KENNESAW, Ga. | Oct 24, 2019
Technology innovation expands mushroom production
Oyster, shiitake, and portobello – these are but a few popular varieties of mushrooms finding their way to cooktops in homes and restaurants in the United States and across the world. In 2017 alone, mushroom sales accounted for more than $1.2 billion in U.S. economic impact with over 929 million pounds produced according to the American Mushroom Institute.
Yet, these spore-bearing fruiting bodies of fungi, known for their nutritional and medicinal properties, are still underutilized in the predominately plant-based agricultural industry. ͷ researchers Chris Cornelison and Kyle Gabriel in the are trying to change that trend by leveraging technology to optimize high growth yields and varieties of this crop in Georgia.
According to Cornelison, research scientist in biology and BioInnovation Laboratory director, increasing global populations are putting a tremendous burden on the production and preservation of traditional crops such as produce. They require the use of limited arable land, are susceptible to ever-changing weather patterns, and can result in waste from post-harvest decay.
“Over 40 percent of all the produce in the world goes bad before anyone can enjoy it, yet mushrooms do not require specific environmental conditions,” he said. “This requires that we develop methods for producing readily preservable and nutritious foods without regional climactic limitations.”
Thanks to a three-year award from the Georgia Department of Agriculture in 2017, the two collaborators conceived a plan to build a low-cost, small-footprint prototype of an automated mushroom production facility in a shipping container, which could easily be set up and utilized anywhere, even densely populated areas. The end goal is to provide their results as a how-to guide to the Georgia Department of Agriculture to share with other interested producers.
“As I became more familiar with how mushrooms are produced, it seems that it is technologically lagging behind other areas of food production, even with current technology for sensors and environmental controls being quite advanced,” said Cornelison.
Therefore, the linchpin of the mushroom growth project is the embedded environmental control system known as Mycodo, developed by Gabriel, postdoctoral researcher in the BioInnovation Laboratory. The system can autonomously regulate the growing conditions for mushrooms, which include temperature, humidity and carbon dioxide concentrations.
“I am a firm believer in utilizing technology to improve quality of life, especially when it can result in fresher products locally sold, thereby reducing the carbon footprint of packaging and transportation,” said Gabriel. “Automation, especially on the urban scale, has the potential to not only improve crop yields, but give people back time to complete other activities.”
Gabriel first began mushroom cultivation as a hobby when he was an undergraduate student. He created a cultivation chamber in his closet with a rudimentary hardware and software system he developed to automate the process of mushroom growth.
The release of the Raspberry Pi in 2012, a single board computer that is the size of a deck of playing cards, accelerated improvements to Gabriel’s system, which he has shared as an open source product.
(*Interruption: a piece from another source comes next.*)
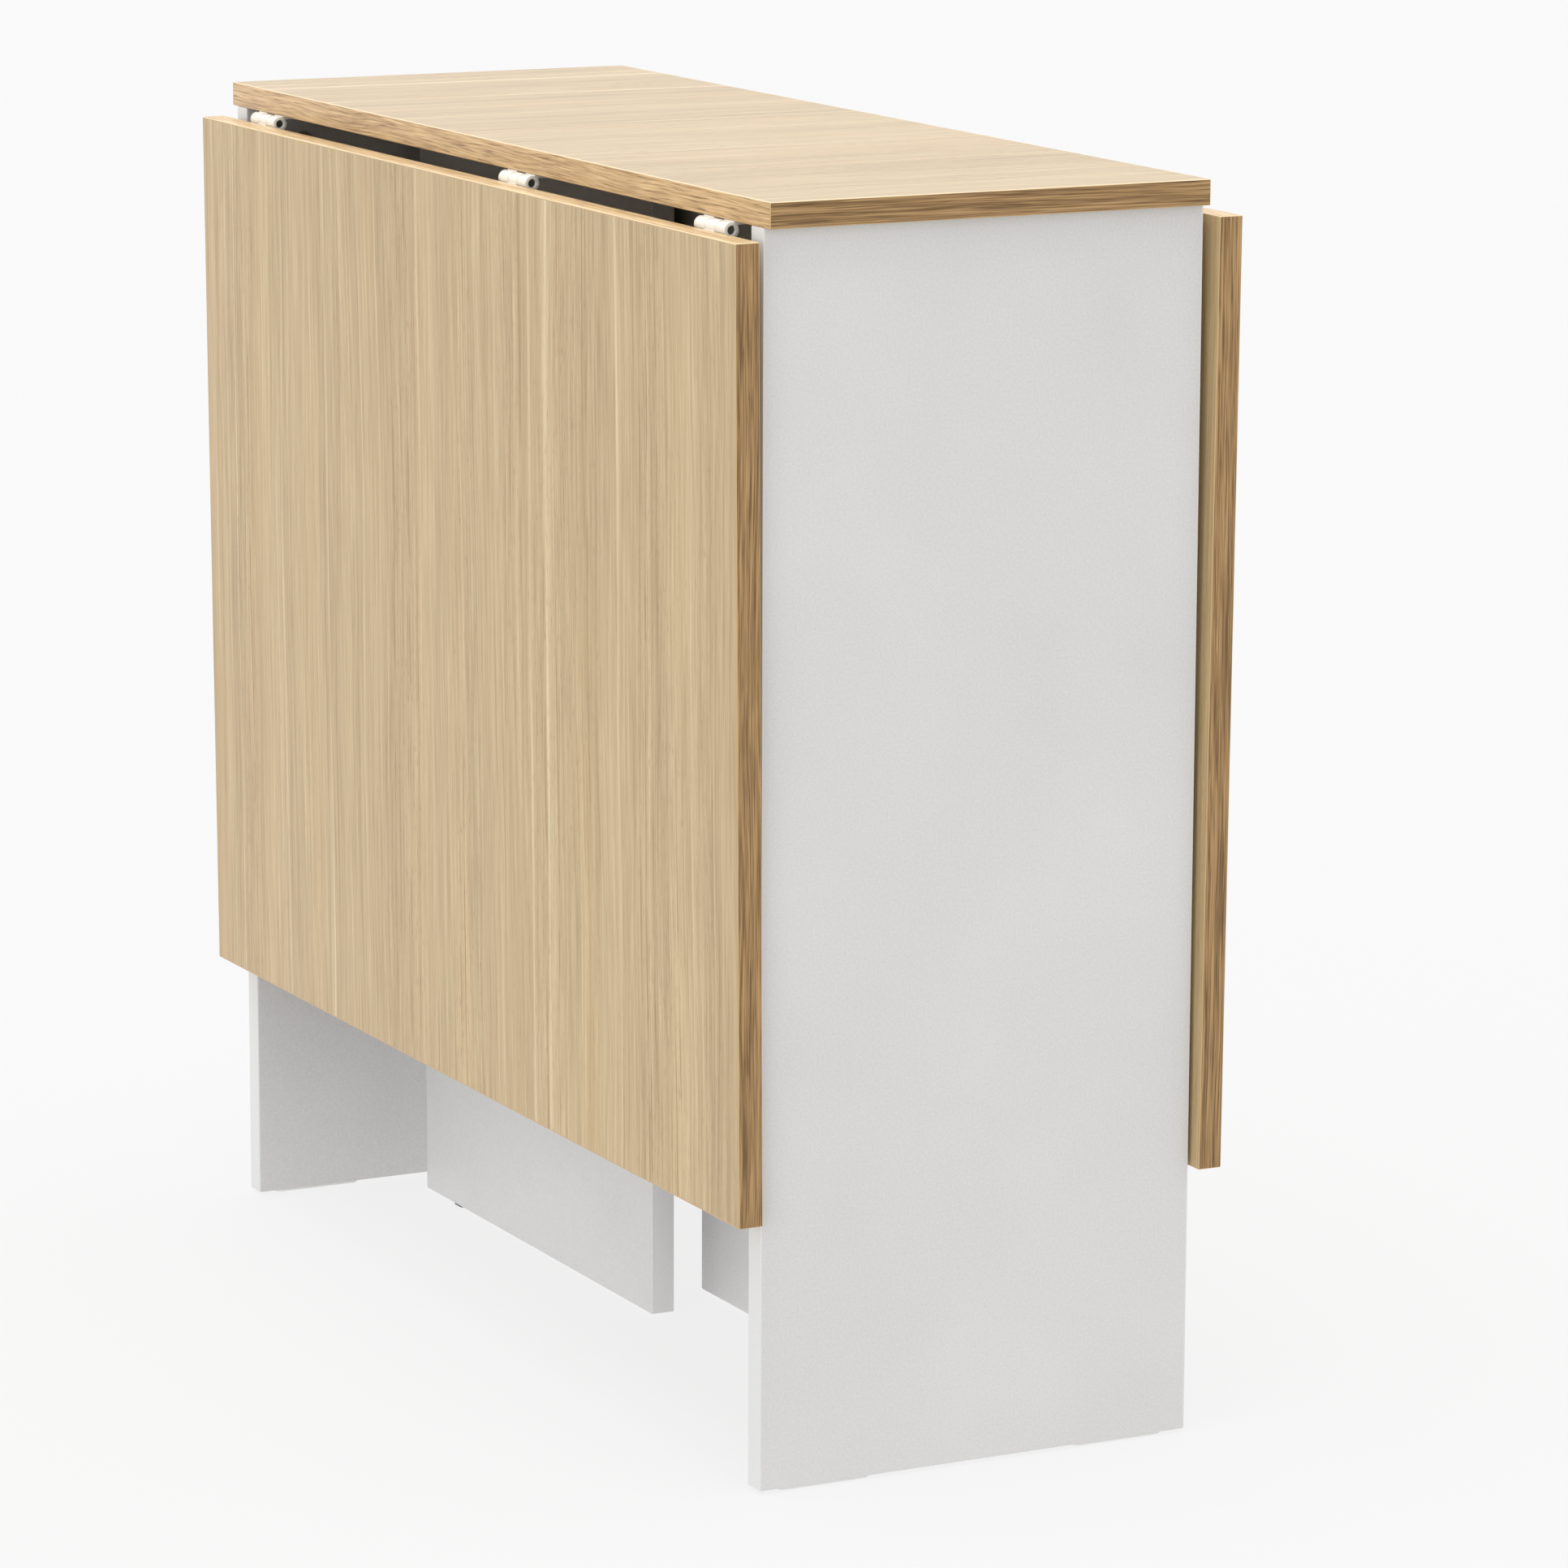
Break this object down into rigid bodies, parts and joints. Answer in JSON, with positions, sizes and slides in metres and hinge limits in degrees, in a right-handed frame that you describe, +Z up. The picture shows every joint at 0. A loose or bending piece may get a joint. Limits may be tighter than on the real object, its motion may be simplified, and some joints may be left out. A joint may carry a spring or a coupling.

Now up to 70 electronic monitoring sensors can connect to this computer system, which autonomously modulates adjustments to the heating/ cooling system, humidification system and exhaust system within the cultivation chamber of the shipping container.
At the same time, the two researchers also are completing test runs in the BioInnovation Laboratory with various mushroom strains foraged wildly in Georgia and a few commercially available not typically found in the state to find the best varieties that would be compatible with the proposed production methodology.
Gabriel explained their selection criteria include seeking out varieties that are highly palatable, have high production yields and ease of cultivation. With about 10,000 known species of fungi living wildly in North America, only about 10 varieties are grown commercially because some varieties cannot be successfully produced outside of nature.
“We are looking to improve Georgia agriculture by trying to source local mushroom strains that have higher productivity than commercially available strains,” he said.
Other smaller-scale experiments are being conducted in the BioInnovation Laboratory, looking at mushroom isolates such as lion’s mane and king stropharia and their growth rate performance on media or substrates of agricultural waste products such as peanut and pecan shells. After mushroom cultivation, Cornelison and Gabriel hope the used substrates can be sold as plant fertilizer.
In spring 2019, the experimental cultivation chamber within the shipping container was ready. A first production run in May yielded over 100 pounds of shiitake mushrooms from colonized shiitake substrate, sawdust blocks inoculated with shiitake mushroom mycelia.
Shiitake mushrooms were chosen because of their high value, easy availability and familiarity to consumers. With this yield as the baseline, test runs will continue for improving the production facility prototype.
“I am excited about this project because it is a demonstration of the application of modern technology to solve problems that have existed for a long time,” said Cornelison. “Ultimately, we want this project to serve as an example to farmers in Georgia and nationwide that there is a fairly low-cost entry point into the mushroom cultivation market if they want to diversify their operations.”